Distributed by Filmakers Library, 124 East 40th Street, New York, NY 10016; 202-808-4980
Produced by AVA Productions, The Netherlands
Directed by Willy Lindwer
VHS, color, 52 min.



Sr. High - Adult
Holocaust and Genocide Studies, Jewish Studies, Political Science, World War II

Date Entered: 01/19/2004

Reviewed by Alexander Rolfe, Reference Librarian, George Fox University, Newberg, OR, Newberg, OR

This documentary chronicles the Allies’ growing but reluctant awareness of the Holocaust during the war. Four early messengers to the powerful western governments recount what they knew when, how they gathered their evidence, and their efforts to publicize the unbelievable horror. They describe their meetings with Roosevelt and Churchill, who offered little response. These heroic messengers failed to get any significant response from anyone, although in 1944 enough public pressure had finally built up to prompt FDR to form the War Refugee Board, which saved the lives of 200,00 Hungarian Jews. The U.S. State Department comes in for special criticism for actively undermining what efforts there were to aid the Jews. The former Chief Historian of the State Department, William Slany, discusses their obstructionist role.
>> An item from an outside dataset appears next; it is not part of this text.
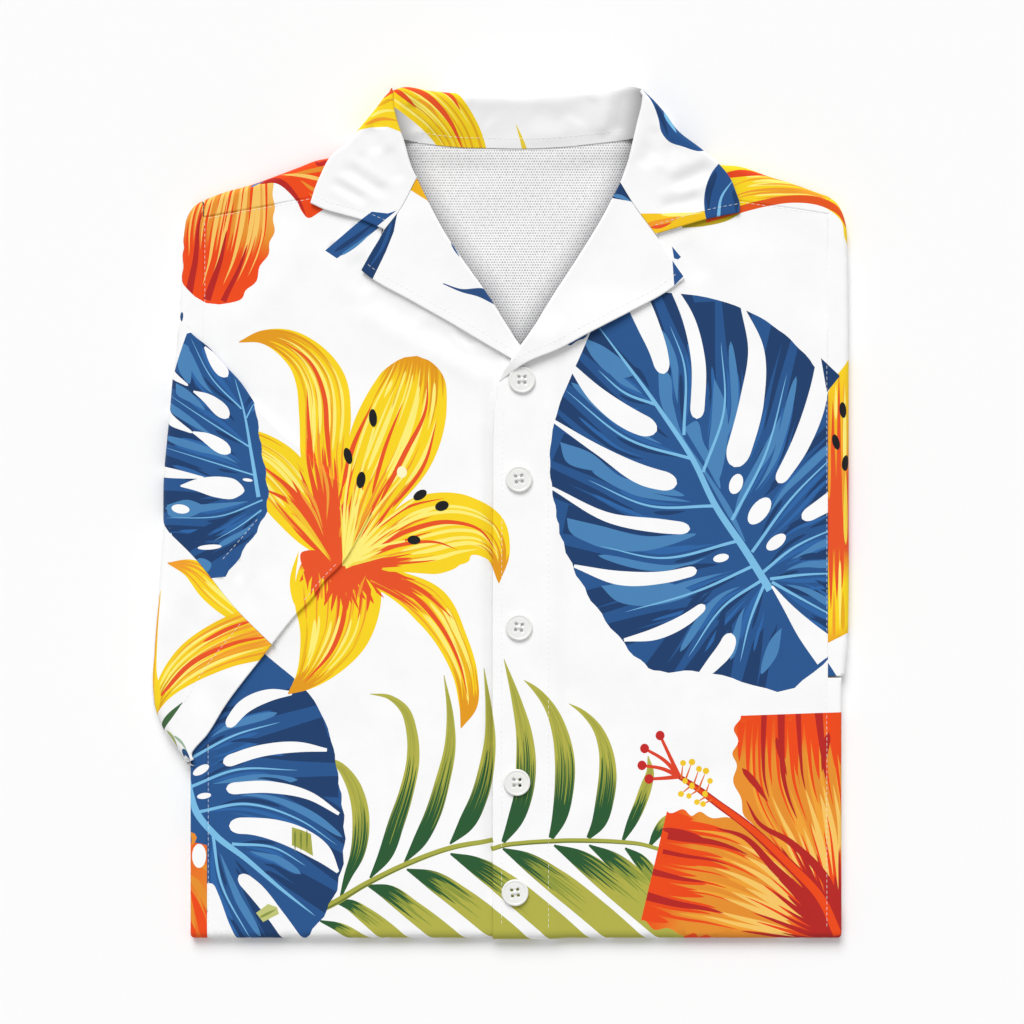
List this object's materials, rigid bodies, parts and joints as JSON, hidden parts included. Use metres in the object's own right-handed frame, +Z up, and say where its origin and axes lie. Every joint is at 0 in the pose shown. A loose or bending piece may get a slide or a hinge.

The emphasis is on the activities of the messengers and the spreading of information. Less attention is devoted to analyzing or explaining the world’s lack of response. The messengers have enough to tell that it’s reasonable to leave the complex issue of the world’s indifference beyond the scope of this documentary. This film leaves no doubt that the world did indeed hear truth that it did not want to hear.

The technical quality is good and the footage of Hitler, Nazis, the Warsaw ghetto and the concentration camps makes the testimony of the messengers that much more vivid. The film jumps right in with only the briefest of introductions, so it’s hard to remember who’s who as the film bounces back and forth from one messenger’s testimony to another’s. Having their names appear on screen the first few times they appear would have helped. The decision to move chronologically, rather than person-by-person, was the right one however, since it makes it clear how knowledge of the atrocity grew during the course of the war.

Recommended for classes dealing with anti-semitism and the peculiar effects of prejudice in general, as well as classes on the Holocaust and World War II.